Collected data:
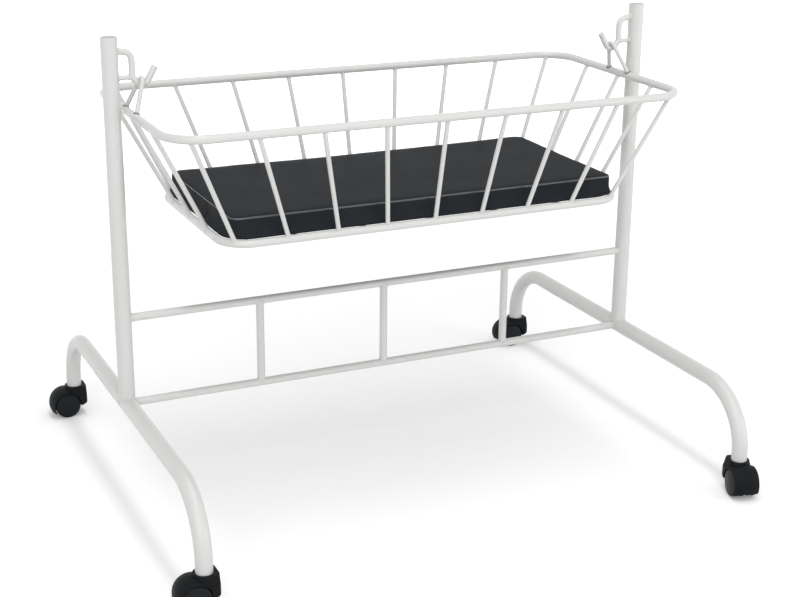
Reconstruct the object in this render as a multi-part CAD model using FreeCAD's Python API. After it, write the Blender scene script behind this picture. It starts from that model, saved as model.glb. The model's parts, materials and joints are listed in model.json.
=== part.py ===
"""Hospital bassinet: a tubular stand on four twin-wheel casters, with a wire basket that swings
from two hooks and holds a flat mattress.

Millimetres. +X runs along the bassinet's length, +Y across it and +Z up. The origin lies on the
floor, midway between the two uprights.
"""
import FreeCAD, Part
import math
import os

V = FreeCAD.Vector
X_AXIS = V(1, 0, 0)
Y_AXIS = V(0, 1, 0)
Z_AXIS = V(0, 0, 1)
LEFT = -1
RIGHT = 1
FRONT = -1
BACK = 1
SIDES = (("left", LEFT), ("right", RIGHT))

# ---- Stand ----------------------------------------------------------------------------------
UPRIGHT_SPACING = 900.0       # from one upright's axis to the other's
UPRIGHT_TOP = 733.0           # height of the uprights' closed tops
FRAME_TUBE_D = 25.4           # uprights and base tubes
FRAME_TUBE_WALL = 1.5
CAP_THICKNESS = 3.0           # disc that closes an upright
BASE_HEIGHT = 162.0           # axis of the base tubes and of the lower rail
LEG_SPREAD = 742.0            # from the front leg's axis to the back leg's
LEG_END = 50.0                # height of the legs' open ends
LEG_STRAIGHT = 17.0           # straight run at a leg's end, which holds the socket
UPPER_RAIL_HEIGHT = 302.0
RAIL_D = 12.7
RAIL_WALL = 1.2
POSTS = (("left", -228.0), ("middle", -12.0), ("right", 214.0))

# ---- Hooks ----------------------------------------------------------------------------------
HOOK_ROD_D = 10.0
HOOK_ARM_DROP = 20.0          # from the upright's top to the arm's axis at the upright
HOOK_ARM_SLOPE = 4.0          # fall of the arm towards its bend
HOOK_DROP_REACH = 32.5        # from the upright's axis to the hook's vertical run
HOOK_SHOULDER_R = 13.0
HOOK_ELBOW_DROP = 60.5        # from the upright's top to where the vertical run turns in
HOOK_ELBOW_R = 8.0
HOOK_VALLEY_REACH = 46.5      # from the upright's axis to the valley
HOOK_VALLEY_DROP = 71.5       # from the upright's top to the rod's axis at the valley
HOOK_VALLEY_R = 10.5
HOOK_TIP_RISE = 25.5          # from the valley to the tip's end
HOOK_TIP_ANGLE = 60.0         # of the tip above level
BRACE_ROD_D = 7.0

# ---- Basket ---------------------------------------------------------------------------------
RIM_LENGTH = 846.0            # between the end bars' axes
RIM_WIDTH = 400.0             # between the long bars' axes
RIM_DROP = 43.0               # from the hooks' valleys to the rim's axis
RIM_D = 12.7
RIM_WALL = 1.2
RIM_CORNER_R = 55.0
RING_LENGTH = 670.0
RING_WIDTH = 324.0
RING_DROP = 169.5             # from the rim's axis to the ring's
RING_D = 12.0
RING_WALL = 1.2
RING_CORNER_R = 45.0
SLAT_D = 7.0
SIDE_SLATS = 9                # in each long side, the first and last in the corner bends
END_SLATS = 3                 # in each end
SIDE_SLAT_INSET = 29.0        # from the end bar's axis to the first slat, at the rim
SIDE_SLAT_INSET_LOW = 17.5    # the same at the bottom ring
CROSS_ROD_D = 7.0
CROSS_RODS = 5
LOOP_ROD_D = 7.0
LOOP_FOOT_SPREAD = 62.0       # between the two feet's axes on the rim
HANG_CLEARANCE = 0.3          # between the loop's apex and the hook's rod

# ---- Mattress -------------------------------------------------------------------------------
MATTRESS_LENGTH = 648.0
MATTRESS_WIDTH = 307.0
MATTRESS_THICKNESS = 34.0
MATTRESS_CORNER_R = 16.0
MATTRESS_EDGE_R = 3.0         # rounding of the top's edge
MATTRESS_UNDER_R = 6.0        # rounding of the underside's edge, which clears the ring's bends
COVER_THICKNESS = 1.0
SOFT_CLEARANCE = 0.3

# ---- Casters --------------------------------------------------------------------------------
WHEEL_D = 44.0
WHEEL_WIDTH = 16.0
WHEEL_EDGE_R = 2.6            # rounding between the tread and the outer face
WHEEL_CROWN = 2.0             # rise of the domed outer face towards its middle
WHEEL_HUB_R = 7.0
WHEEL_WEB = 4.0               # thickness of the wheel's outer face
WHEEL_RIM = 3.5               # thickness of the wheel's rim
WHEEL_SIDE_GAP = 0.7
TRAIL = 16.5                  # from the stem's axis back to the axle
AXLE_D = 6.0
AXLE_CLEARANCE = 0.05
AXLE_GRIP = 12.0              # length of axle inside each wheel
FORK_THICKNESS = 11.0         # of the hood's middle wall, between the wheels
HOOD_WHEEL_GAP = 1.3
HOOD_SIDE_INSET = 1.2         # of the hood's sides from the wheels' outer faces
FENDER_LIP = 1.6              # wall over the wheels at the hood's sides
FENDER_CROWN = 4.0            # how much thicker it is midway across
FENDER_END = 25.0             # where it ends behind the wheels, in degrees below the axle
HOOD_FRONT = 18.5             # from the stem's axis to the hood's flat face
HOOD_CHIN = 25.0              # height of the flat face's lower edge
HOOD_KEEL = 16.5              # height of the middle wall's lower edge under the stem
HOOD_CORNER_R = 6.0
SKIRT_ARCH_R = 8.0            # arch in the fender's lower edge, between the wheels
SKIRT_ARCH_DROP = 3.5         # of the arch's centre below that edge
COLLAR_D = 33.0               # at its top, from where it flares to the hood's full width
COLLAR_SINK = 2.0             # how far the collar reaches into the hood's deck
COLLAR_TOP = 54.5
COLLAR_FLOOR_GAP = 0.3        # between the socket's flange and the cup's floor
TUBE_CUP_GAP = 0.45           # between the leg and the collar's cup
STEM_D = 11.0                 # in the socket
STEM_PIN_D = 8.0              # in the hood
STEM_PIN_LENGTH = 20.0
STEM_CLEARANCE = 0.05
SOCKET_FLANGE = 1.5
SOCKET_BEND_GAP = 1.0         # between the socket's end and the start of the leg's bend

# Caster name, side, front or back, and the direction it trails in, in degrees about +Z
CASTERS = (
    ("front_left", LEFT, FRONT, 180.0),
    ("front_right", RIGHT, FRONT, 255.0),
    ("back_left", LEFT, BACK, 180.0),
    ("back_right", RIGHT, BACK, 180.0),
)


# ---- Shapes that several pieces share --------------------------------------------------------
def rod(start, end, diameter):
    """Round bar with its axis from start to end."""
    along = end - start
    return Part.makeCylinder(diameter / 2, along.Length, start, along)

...

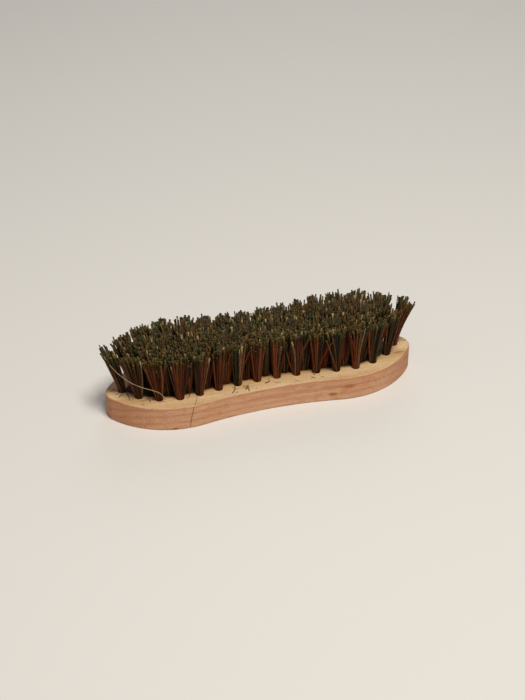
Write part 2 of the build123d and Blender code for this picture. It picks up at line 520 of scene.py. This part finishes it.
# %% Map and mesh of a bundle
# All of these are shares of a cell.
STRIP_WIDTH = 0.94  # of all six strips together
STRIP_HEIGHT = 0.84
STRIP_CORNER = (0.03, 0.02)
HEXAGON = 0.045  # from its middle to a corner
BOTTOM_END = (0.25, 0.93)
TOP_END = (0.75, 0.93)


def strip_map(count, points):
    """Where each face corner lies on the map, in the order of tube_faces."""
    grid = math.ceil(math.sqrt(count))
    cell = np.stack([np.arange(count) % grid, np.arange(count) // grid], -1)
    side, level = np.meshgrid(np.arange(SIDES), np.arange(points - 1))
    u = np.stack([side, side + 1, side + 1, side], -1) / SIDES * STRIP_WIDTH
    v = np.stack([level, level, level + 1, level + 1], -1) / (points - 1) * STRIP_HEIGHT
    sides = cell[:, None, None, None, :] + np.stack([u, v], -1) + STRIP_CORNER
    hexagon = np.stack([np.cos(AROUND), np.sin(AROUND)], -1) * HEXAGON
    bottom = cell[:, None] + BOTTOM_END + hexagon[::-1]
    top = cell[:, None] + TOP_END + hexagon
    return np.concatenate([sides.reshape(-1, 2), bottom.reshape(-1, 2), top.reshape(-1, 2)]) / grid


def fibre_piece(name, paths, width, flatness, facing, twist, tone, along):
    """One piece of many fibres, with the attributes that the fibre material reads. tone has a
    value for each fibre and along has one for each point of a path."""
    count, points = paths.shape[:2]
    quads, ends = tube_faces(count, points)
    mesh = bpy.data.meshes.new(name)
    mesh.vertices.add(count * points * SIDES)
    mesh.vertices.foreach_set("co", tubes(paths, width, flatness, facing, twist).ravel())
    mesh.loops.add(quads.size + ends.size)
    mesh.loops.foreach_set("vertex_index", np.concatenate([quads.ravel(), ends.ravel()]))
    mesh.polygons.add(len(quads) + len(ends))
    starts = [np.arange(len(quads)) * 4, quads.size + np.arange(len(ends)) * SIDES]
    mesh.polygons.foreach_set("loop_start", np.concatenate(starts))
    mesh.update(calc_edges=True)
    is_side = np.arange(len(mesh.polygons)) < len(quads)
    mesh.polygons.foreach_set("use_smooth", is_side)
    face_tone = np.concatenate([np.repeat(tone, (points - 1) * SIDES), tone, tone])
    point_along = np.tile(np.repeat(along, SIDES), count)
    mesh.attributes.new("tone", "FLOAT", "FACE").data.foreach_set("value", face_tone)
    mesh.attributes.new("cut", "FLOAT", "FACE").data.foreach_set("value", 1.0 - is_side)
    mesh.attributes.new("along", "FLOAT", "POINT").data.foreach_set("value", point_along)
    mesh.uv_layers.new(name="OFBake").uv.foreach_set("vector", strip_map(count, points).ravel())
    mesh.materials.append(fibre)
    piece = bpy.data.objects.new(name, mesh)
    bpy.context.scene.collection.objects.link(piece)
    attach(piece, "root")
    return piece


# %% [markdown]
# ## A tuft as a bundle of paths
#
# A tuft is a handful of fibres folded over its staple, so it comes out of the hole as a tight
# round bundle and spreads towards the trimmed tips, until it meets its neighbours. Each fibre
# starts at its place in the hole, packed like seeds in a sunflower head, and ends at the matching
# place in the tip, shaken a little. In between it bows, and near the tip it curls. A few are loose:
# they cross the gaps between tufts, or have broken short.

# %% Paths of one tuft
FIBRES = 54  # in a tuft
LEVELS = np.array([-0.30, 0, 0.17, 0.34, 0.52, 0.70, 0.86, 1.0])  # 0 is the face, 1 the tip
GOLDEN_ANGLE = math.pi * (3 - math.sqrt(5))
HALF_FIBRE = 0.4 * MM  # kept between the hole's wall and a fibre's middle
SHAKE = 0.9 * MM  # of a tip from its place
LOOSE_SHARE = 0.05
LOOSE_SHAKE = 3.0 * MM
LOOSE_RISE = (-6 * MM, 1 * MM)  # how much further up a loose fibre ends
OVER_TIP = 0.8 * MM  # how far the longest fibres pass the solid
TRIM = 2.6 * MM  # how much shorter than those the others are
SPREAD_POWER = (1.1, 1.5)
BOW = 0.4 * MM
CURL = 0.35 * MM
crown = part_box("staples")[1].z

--

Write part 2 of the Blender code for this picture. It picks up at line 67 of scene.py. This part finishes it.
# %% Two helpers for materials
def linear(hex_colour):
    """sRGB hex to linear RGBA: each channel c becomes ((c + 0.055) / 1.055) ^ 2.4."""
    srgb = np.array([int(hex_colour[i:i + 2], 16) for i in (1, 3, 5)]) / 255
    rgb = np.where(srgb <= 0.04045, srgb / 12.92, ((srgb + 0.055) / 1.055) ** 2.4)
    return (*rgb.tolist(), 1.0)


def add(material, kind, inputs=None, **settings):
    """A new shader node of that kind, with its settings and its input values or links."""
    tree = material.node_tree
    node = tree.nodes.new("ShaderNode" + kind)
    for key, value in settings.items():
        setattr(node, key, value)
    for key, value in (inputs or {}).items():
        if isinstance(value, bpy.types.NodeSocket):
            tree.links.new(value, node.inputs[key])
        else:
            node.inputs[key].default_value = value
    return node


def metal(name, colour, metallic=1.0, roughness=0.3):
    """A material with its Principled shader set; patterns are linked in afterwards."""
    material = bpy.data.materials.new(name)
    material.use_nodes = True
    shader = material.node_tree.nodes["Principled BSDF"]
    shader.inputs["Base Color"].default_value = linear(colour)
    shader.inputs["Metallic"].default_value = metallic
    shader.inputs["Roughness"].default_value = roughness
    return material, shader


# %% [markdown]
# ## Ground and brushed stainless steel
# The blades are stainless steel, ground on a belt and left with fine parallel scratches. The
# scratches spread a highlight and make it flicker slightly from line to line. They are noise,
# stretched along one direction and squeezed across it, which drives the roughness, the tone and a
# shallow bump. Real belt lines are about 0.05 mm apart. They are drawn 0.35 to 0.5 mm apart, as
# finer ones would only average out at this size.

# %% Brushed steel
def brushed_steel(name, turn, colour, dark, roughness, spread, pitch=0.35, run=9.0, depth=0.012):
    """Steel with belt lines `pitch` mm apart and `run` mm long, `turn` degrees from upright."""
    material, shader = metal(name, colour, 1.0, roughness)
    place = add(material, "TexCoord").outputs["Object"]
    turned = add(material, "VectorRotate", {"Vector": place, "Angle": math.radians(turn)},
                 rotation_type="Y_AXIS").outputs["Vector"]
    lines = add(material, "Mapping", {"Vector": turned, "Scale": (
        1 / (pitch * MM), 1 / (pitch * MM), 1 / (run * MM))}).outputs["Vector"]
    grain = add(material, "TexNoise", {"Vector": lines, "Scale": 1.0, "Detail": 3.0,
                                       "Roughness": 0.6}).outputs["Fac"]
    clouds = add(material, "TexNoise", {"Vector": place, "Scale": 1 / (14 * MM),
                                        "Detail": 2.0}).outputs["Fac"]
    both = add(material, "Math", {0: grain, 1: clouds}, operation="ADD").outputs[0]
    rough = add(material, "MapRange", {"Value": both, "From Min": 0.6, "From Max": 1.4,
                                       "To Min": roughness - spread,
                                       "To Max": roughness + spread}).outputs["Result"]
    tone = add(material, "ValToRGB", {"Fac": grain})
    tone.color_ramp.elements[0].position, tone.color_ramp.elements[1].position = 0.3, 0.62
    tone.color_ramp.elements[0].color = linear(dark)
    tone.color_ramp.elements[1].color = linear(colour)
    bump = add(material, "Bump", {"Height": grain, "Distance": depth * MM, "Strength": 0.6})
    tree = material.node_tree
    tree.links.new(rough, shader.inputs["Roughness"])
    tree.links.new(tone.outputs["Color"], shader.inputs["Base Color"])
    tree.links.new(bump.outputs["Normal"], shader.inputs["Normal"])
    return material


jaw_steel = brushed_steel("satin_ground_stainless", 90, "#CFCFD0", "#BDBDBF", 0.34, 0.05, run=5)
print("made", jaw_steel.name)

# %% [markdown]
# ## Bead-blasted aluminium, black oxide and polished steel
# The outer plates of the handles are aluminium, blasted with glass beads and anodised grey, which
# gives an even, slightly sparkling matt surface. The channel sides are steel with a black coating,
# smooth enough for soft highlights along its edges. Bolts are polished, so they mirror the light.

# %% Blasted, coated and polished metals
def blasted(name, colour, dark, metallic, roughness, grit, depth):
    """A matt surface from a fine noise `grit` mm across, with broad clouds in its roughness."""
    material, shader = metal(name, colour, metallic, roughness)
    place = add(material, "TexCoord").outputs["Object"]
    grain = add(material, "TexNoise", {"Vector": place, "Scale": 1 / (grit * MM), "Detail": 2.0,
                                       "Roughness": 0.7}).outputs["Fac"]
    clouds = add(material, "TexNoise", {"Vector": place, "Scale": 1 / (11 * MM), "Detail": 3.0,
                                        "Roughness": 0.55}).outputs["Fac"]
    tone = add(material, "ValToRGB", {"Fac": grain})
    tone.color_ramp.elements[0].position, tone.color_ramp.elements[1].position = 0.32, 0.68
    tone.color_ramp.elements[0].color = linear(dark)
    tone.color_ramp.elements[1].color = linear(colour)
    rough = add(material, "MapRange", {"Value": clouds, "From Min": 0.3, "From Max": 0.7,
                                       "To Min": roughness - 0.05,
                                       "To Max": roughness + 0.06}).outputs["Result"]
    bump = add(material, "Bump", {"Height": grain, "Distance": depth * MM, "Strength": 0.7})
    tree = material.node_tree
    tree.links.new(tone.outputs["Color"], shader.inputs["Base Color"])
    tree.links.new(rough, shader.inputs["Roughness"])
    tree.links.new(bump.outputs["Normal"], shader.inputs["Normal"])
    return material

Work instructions
Using the entries above, give again exactly the lines from the line holding "Write part 2 of the build123d" through the line holding "TOP_END = (0.75, 0.93)". Include both end lines and nothing else.

Output of the task
Write part 2 of the build123d and Blender code for this picture. It picks up at line 520 of scene.py. This part finishes it.
# %% Map and mesh of a bundle
# All of these are shares of a cell.
STRIP_WIDTH = 0.94  # of all six strips together
STRIP_HEIGHT = 0.84
STRIP_CORNER = (0.03, 0.02)
HEXAGON = 0.045  # from its middle to a corner
BOTTOM_END = (0.25, 0.93)
TOP_END = (0.75, 0.93)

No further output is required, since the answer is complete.